Short- and long-term goals were identified in each of these areas, and participants committed to steps that either their agencies or they as individuals would complete in order to advance these goals.

A strength of the Utica Customized Employment Grant was the range of partners that were included. The involvement of legal services was considered a significant contribution. Many individuals who were looking for employment services under the grant had minor legal issues that created barriers for them. Through the involvement of legal services, individuals with outstanding student loan payments or liens on paychecks could receive support and resolve issues that had been impeding their employment efforts.

To effectively use the resources of the partners within the CEG as well as the entire workforce system, the four One-Stop Career Centers (One Stop) implemented a checklist on which individuals could self-identify needs (click here for more information about the checklist). All new customers are asked to complete the checklist and are then directed to services based on their answers. Staffs at the One-Stops have resource information that matches up with the needs areas covered by the checklist.

Grant partners came across obstacles in the first two years as they worked through individual service delivery as well as administrative issues, but as these were resolved, there was an increase in collective morale and a belief in the possibility of real systems change. One partner called the previous system a Band-Aid, adding that now there were comprehensive plans that kept staff from falling back into old patterns. Customers who were interviewed as part of the grant evaluation reported a seamless experience between One-Stop, VESID, and CEG staff. Partners who moved on-site as part of the project felt that their physical presence at the One-Stop was critical to "strengthening and institutionalizing" relationships.

To ensure that all staffs had access to information on the partners within the workforce system, a web-based service directory was created and hosted by the WIB. In addition to providing basic information about a partner agency's resources and services, the site can be easily updated by partners to inform others of special projects or initiatives in which they are involved. The dynamic nature of this site has been an effective communication tool for the workforce system and demonstrates the WIB's commitment to supporting and maintaining partnerships.

New Collaboration and Opportunities

Partnerships under the CEG have expanded beyond the original scope of the grant to other populations who could benefit from customized employment.

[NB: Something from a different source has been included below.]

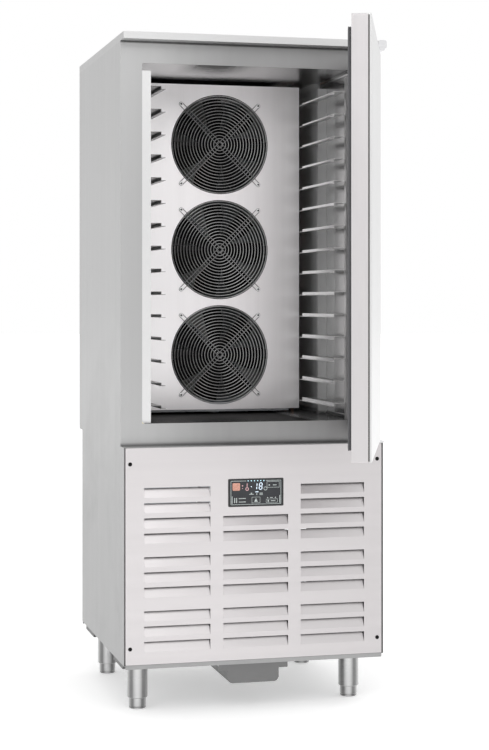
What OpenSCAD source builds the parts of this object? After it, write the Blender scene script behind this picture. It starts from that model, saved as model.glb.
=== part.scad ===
// Upright blast chiller: an insulated tray chamber over a louvred compressor compartment.
// X runs to the right, Y to the back and Z up, in millimetres.
// The origin lies on the floor, in the middle of the area covered with the door open.
// The door hangs on the right and stands ajar, as it is seen.

/* [Cabinet] */
// Width over the side panels
cab_w = 800; // [770:5:900]
// Depth from the front plane to the upper rear panel
cab_d = 815; // [800:5:900]
// Height from the floor to the top of the cap
cab_h = 2015; // [2005:5:2150]
// How far the front plane lies ahead of the origin
front_ahead = 45; // [0:5:100]
// Thickness of the sheet metal
sheet = 1.2; // [0.8:0.1:1.5]
// Height of the band round the top cap
cap_h = 21; // [15:1:30]
// How far the cap and the lower casing stand ahead of the door frame
recess = 53; // [45:1:65]
// Height of the lower casing's top above the floor
lower_top = 794; // [780:1:800]
// How far the lower rear panel is set in from the upper one
rear_setback = 60; // [50:1:80]
// Height of the base plate's top above the floor
base_top = 155; // [150:1:170]
// Height of the lip under the front panel
lip_h = 12; // [6:1:12]

/* [Chamber] */
// Thickness of the side walls
wall_side = 65; // [55:1:70]
// Thickness of the rear wall
wall_back = 60; // [50:1:70]
// Thickness of the chamber's floor
wall_floor = 66; // [60:1:70]
// Thickness of the ceiling under the cap
wall_ceiling = 58; // [50:1:62]
// How far the door frame hangs below the ceiling
frame_drop = 6; // [0:1:10]
// Corner radius of the liner
liner_r = 12; // [6:1:20]

/* [Tray rack] */
// Width of each upright across the chamber
upright_w = 30; // [20:1:34]
// Depth of each upright's channel
upright_d = 18; // [12:1:25]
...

A team that included the service navigator for the program, a representative from the Council on Alcohol and Addiction, and a case manager began to work together in conjunction with a jail-diversion program. As a part of this "treatment court," individuals had to make a commitment to getting a job. The goal of this effort was to avoid inappropriate incarceration when mental health or additional issues could be better addressed through treatment.

Project staff did outreach to a number of local agencies on how the WIB and the Working Solutions system could help increase the number of ex-offenders who successfully found and retained employment. The "Second Chance" project is designed to work with agencies already providing services to ex-offenders, to determine the best role for the WIB and the Working Solutions system to play, and to develop programs that can be implemented both as small pilot efforts within the scope of the Customized Employment Grant and as potential major projects that would be supported by possible future grant funding.

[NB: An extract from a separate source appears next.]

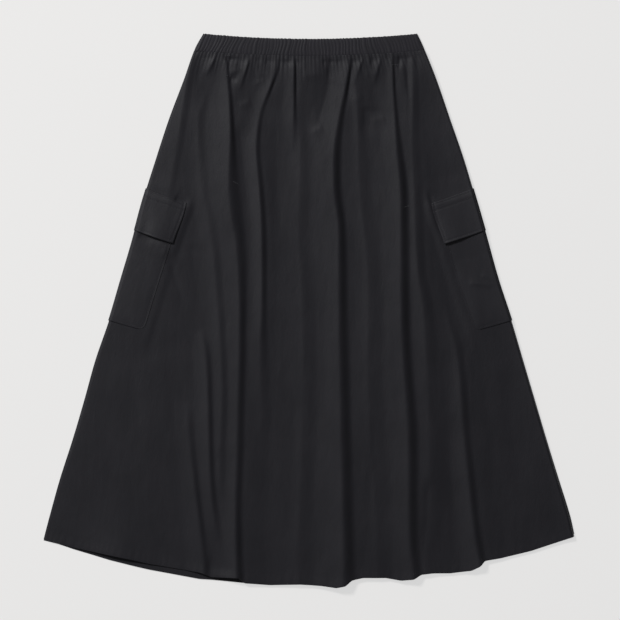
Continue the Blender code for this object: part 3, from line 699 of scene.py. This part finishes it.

Partners involved with the CEG felt they had a better understanding of how to work with ex-offenders as a result of the efforts of the grant. All partners became more familiar with how to handle disclosure issues.

Sustaining Efforts of CEG

The monthly meeting of the partners was viewed by many as a valuable networking opportunity, and there was considerable interest in sustaining the activity beyond the life of the grant. The creation of the Job Resource Network was a forum to sustain the relationships created under the grant. In addition, invitations were extended to other state agencies and private providers interested in employment. To integrate the lessons of the grant into the overall operation of the workforce system, the decision was made to have the WIB convene the Network and to broaden the focus beyond individuals with disabilities.